By using my journal work and sheet development, i allow myself to experiment with my ideas visually, however, now being in week 5 i do believe it has come to the point where i want to really try different things, therefore creating a book with my work as an example seems to be the boost my work may need. After the lecture, i evaluated my ideas so far within my journal, exploring the ideas behind my interest in social housing having been influenced by friends who live on estates and these somewhat utopian inspired area’s created on community basis. Although some may view these areas as dingy neglected areas of society, i find some enjoyment out of this idea that they all connect in one place. The hidden beauty they also have through the flowers, statues and odd pops of colours are also fascinating, truly looking past the parts that may not be aesthetically pleasing to all and focusing on these random pops of unusual beauty.

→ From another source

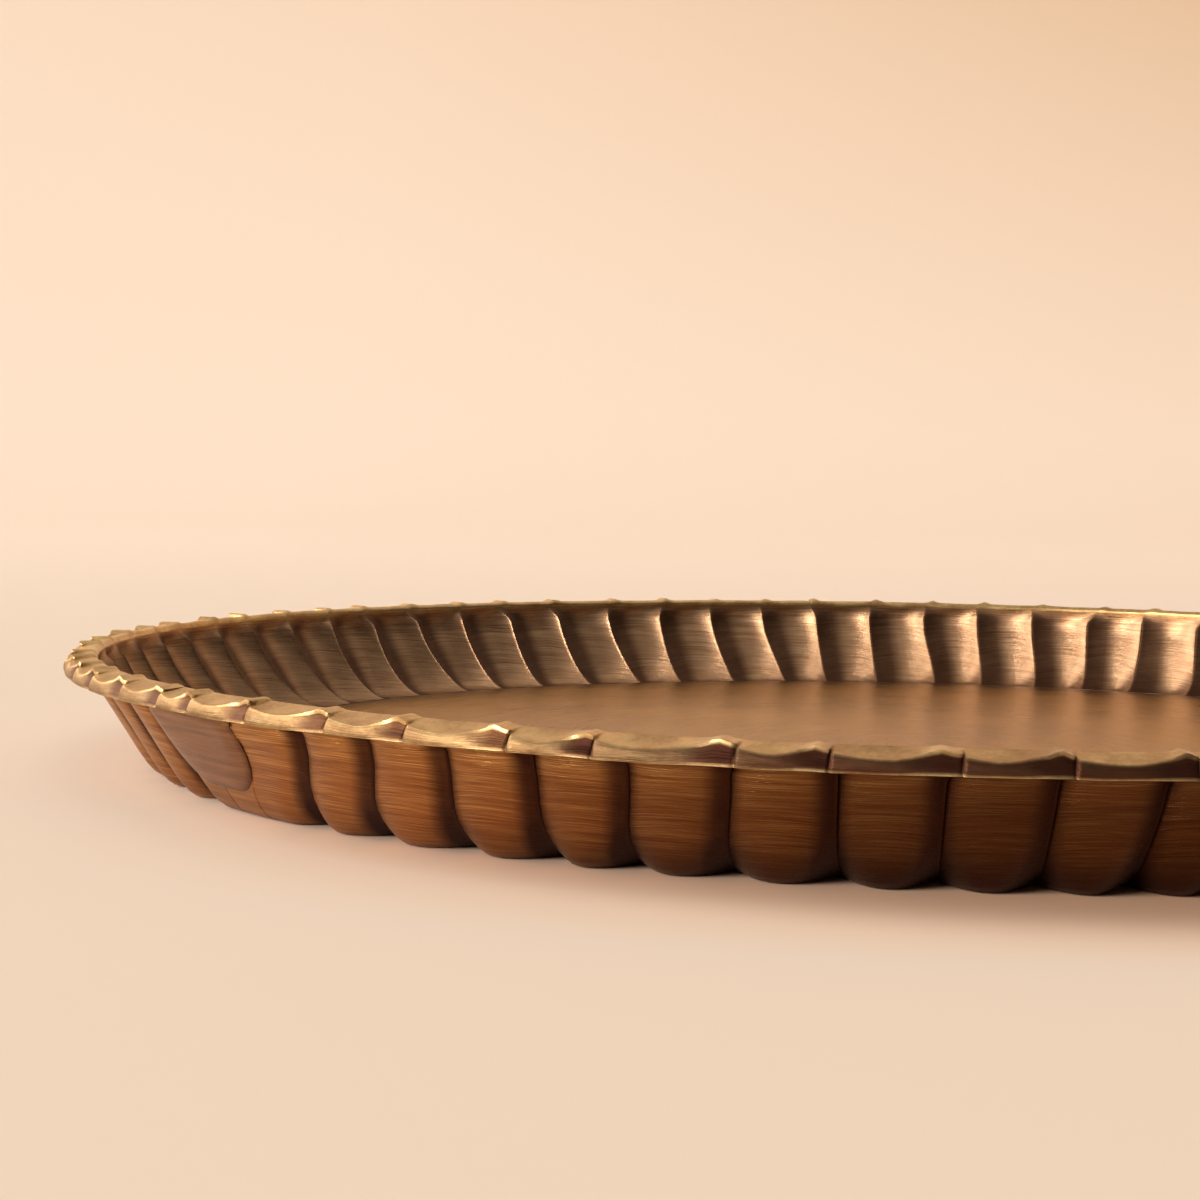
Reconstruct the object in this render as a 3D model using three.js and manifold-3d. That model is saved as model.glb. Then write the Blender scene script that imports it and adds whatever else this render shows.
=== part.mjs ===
// A round brass serving tray with a fluted wall, in millimetres, +Z up.
// The origin is the centre of the tray on the plane it stands on, and the joint of the wall is on -X.
// A strip of sheet is fluted and bent into a ring. Its top edge is turned outward over a wire as a
// sloping lip with a short skirt. Its foot is turned in under a flat floor disc and soldered, and a
// strap with a round end covers the joint of the strip.
import * as THREE from 'three';
import { ParametricGeometry } from 'three/addons/geometries/ParametricGeometry.js';
import { mergeVertices } from 'three/addons/utils/BufferGeometryUtils.js';
import Module from 'manifold-3d';

// Driving dimensions.
const trayRadius = 180;
const trayHeight = 23;
const sheet = 0.7; // thickness of the wall strip
const floorSheet = 1; // thickness of the floor disc
const gap = 0.3; // play between pieces that only meet
const fluteCount = 70; // pitches round the wall
const plainGrooves = 2; // grooves left out, at the joint and one pitch past it
const fluteLean = THREE.MathUtils.degToRad(0.017); // lean of the flutes for each millimetre of height
const shoulder = 0.13; // share of the pitch from a groove to the flat of a flute
const footInner = 141; // inner edge of the turned-in foot
const grooveRise = [[151, 0.35], [160, 0.5], [168, 6.5], [171.9, 17.4]]; // wall's middle line in a groove
const lobeRise = [[161, 0.35], [164.5, 0.35], [167.3, 8], [174, 17.4]]; // the same on a flute
const collarRadius = 173.9; // wall's middle line where all the flutes have run out, under the lip
const crestBend = 1.4; // bend from the wall to the lip
const edgeHeight = 20.5; // height where the sloping lip turns down into its skirt
const hemHeight = 19.2; // raw edge of the skirt
const wireRadius = 0.9;
const wireRing = 175.8;
const wireHeight = 20.5;
const wireSides = 6;
const jointGap = 0.4; // gap between the two ends of the wall strip
const strapSheet = 0.7;
const strapHalfWidth = 14.6;
const strapLow = 4.6; // lowest point of the strap above the table
const strapTop = 18.8; // its upper edge, under the wire
const strapCorner = 11; // height of its rounded lower corners
const strapCornerWidth = 14.3; // and their width
const solderWidth = 1;
const ringSegments = 105;
const riseSteps = 6; // straight steps in the curve of the wall

// What follows from them.
const halfSheet = sheet / 2;
const pitch = (2 * Math.PI) / fluteCount;
const edgeRadius = trayRadius - halfSheet; // middle line of the skirt
const crestHeight = trayHeight - halfSheet; // top of the middle line
const crestRadius = collarRadius + crestBend;
const floorRadius = grooveRise[0][0] - solderWidth - 2 * gap;
const jointAngle = Math.PI;

const wasm = await Module();
wasm.setup();

function solid(geometry) {
  const plain = geometry.clone();
  plain.deleteAttribute('normal');
  plain.deleteAttribute('uv');
  const merged = mergeVertices(plain, 1e-4);
  return new wasm.Manifold(new wasm.Mesh({
    numProp: 3,
    vertProperties: merged.getAttribute('position').array,
    triVerts: new Uint32Array(merged.index.array),
  }));
}

function geometryOf(manifold) {
  const made = manifold.getMesh();
  return new THREE.BufferGeometry()
    .setAttribute('position', new THREE.BufferAttribute(made.vertProperties, 3))
    .setIndex(new THREE.BufferAttribute(made.triVerts, 1));
}

// The middle line of the sheet in a radial section, as (radius, height), from the foot to the hem.
function middleLine(controls) {
  const [riseStart, firstHandle, lastHandle, riseEnd] = controls.map((pair) => new THREE.Vector2(...pair));
  const footStart = new THREE.Vector2(footInner, halfSheet);
  const bendStart = new THREE.Vector2(collarRadius, crestHeight - crestBend);
  const crest = new THREE.Vector2(crestRadius, crestHeight);
  const corner = new THREE.Vector2(edgeRadius, edgeHeight);
  const hem = new THREE.Vector2(edgeRadius, hemHeight);
  const stretches = [
    [new THREE.LineCurve(footStart, riseStart), 1],
    [new THREE.CubicBezierCurve(riseStart, firstHandle, lastHandle, riseEnd), riseSteps],
    [new THREE.LineCurve(riseEnd, bendStart), 1],
    [new THREE.EllipseCurve(crestRadius, bendStart.y, crestBend, crestBend, Math.PI, Math.PI / 2, true), 3],
    [new THREE.LineCurve(crest, corner), 1],
    [new THREE.LineCurve(corner, hem), 1],
  ];
  return [...stretches.flatMap(([curve, steps]) => curve.getPoints(steps).slice(0, steps)), hem];
}

// The same line moved sideways in its own plane, outwards for a positive distance.
function offsetLine(points, distance) {
  return points.map((point, i) => {
    const before = points[Math.max(i - 1, 0)];
    const after = points[Math.min(i + 1, points.length - 1)];
    const back = point.clone().sub(before).normalize();
    const ahead = after.clone().sub(point).normalize();
    const along = back.clone().add(ahead).normalize();
    const turn = Math.max(along.dot(i ? back : ahead), 0.5);
    return point.clone().add(new THREE.Vector2(along.y, -along.x).multiplyScalar(distance / turn));
  });
}

// Both faces of the sheet as one closed loop: up the inner face and back down the outer one.
function sheetLoop(points, thickness) {
  return [...offsetLine(points, -thickness / 2), ...offsetLine(points, thickness / 2).reverse()];
}

const grooveLine = middleLine(grooveRise);
const lobeLine = middleLine(lobeRise);

// Where each column of the wall stands: a groove, then the two edges of the flat of a flute.
function column(index) {
  const flute = Math.floor(index / 3);
  const place = index % 3;
  const grooveAngle = jointAngle + (plainGrooves + flute) * pitch;
  const isPlain = flute >= fluteCount - plainGrooves;
  return {
    angle: grooveAngle + [0, shoulder, 1 - shoulder][place] * pitch,
    depth: place === 0 && !isPlain ? 1 : 0,
  };
}

function flutedWall() {
  const groove = sheetLoop(grooveLine, sheet);
  const lobe = sheetLoop(lobeLine, sheet);
  const columns = fluteCount * 3;
  const surface = new ParametricGeometry((u, v, target) => {
    const row = Math.round(u * groove.length) % groove.length;
    const { angle, depth } = column(Math.round(v * columns) % columns);
    const point = lobe[row].clone().lerp(groove[row], depth);
    const turned = angle - fluteLean * (trayHeight - point.y);
    target.set(point.x * Math.cos(turned), point.x * Math.sin(turned), point.y);
  }, groove.length, columns);
  const slot = new THREE.BoxGeometry(trayRadius - footInner + 10, jointGap, trayHeight * 3);
  slot.translate(-(trayRadius + footInner) / 2, 0, 0);
  return geometryOf(solid(surface).subtract(solid(slot)));
}

function floorDisc() {
  const disc = new THREE.CylinderGeometry(floorRadius, floorRadius, floorSheet, ringSegments);
  return disc.rotateX(Math.PI / 2).translate(0, 0, sheet + floorSheet / 2);
}

// The ring of solder in the corner between the edge of the floor disc and the foot.
function solderFillet() {
  const inner = floorRadius + gap;
  const profile = [
    new THREE.Vector2(inner, sheet),
    new THREE.Vector2(inner + solderWidth, sheet),
    new THREE.Vector2(inner, sheet + floorSheet),
    new THREE.Vector2(inner, sheet),
  ];
  return new THREE.LatheGeometry(profile, ringSegments).rotateX(Math.PI / 2);
}

// The wire under the turned lip, with a gap where its two ends meet.
function rimWire() {
  const ring = new THREE.TorusGeometry(wireRing, wireRadius, wireSides, ringSegments);
  ring.translate(0, 0, wireHeight);
  const slot = new THREE.BoxGeometry(10, jointGap, 10).translate(-wireRing, 0, wireHeight);
  return geometryOf(solid(ring).subtract(solid(slot)));
}

// A U-shaped plate that follows the plain stretch of the wall, up to just under the wire.
function jointStrap() {
  const wallOnly = lobeLine.slice(1, riseSteps + 3);
  const near = offsetLine(wallOnly, halfSheet + gap).reverse();
  const far = offsetLine(wallOnly, halfSheet + gap + strapSheet);
  const band = new THREE.LatheGeometry([...far, ...near, far[0]], ringSegments).rotateX(Math.PI / 2);
  const outline = new THREE.Shape();
  outline.moveTo(-strapHalfWidth, strapTop);
  outline.lineTo(-strapHalfWidth, strapLow + strapCorner);
  outline.quadraticCurveTo(-strapHalfWidth, strapLow, strapCornerWidth - strapHalfWidth, strapLow);
  outline.lineTo(strapHalfWidth - strapCornerWidth, strapLow);
  outline.quadraticCurveTo(strapHalfWidth, strapLow, strapHalfWidth, strapLow + strapCorner);
  outline.lineTo(strapHalfWidth, strapTop);
  const reach = trayRadius / 2; // depth of the punch that cuts the outline
  const punch = new THREE.ExtrudeGeometry(outline, { depth: reach, bevelEnabled: false, curveSegments: 5 });
  punch.rotateX(Math.PI / 2).rotateZ(Math.PI / 2).translate(-trayRadius, 0, 0);
  return geometryOf(solid(band).intersect(solid(punch)));
}

const brass = new THREE.MeshStandardMaterial({ color: 0x8a5a2a, roughness: 0.38, metalness: 1 });
const floorBrass = new THREE.MeshStandardMaterial({ color: 0x9a6a38, roughness: 0.42, metalness: 1 });
const wireBrass = new THREE.MeshStandardMaterial({ color: 0x6e4620, roughness: 0.5, metalness: 1 });
const solder = new THREE.MeshStandardMaterial({ color: 0x7c5a3c, roughness: 0.55, metalness: 1 });

function named(name, geometry, material) {
  const mesh = new THREE.Mesh(geometry, material);
  mesh.name = name;
  return mesh;
}

const tray = new THREE.Group();
tray.add(
  named('fluted_wall', flutedWall(), brass),
  named('floor_disc', floorDisc(), floorBrass),
  named('solder_fillet', solderFillet(), solder),
  named('rim_wire', rimWire(), wireBrass),
  named('joint_strap', jointStrap(), brass),
);

export default tray;
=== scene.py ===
# A round brass tray: a fluted wall with a crimped, turned edge, a flat floor and a strap over the joint.
# Lengths are millimetres in the dictionaries of the pieces, and metres in the meshes, the view, the stage
# and the lights. +Z is up, and the joint of the wall is on -X.
import math

import bmesh
import bpy
import numpy as np
from mathutils import Matrix, Vector, noise


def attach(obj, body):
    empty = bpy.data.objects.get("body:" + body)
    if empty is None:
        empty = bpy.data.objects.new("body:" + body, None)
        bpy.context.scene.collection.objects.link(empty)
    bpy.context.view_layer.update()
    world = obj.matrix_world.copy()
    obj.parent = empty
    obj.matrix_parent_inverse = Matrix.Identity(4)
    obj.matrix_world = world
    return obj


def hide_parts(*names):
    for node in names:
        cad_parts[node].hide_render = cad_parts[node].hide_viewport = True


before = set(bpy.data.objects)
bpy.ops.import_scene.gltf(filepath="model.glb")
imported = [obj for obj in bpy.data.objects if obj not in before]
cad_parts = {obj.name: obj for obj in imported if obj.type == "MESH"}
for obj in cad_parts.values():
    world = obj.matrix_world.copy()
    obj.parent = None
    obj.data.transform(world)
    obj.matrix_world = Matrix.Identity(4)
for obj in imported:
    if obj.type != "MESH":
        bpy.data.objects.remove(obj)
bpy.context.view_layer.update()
scene = bpy.context.scene
mm = 0.001
random = np.random.default_rng(11)
print("frame loaded:", sorted(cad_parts))


def smooth(low, high, x):
    t = np.clip((x - low) / (high - low), 0, 1)
    return t * t * (3 - 2 * t)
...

By the end of this week, i had created a book using the method ‘Perfect Binding’ aswell as clarified my concept and ideas using the shoot i had completed that week. During the week i also experimented alot on photoshop with my images, creating and using different techniques to create graphical images that were transcriptions of my work. What was really interesting was planning and choosing the images i wanted to see within the book without being to picky. I also learnt how to design a book in different ways using indesign aswell as viewing how the book was glued together. The images looked more raw and real in the book form, an interesting viewpoint in to how i will showcase my work at the end of the FMP. However, as a sample, the book taught me that i need to evaluate my sequencing and cover work, therefore choosing what goes together and what should and should not be included.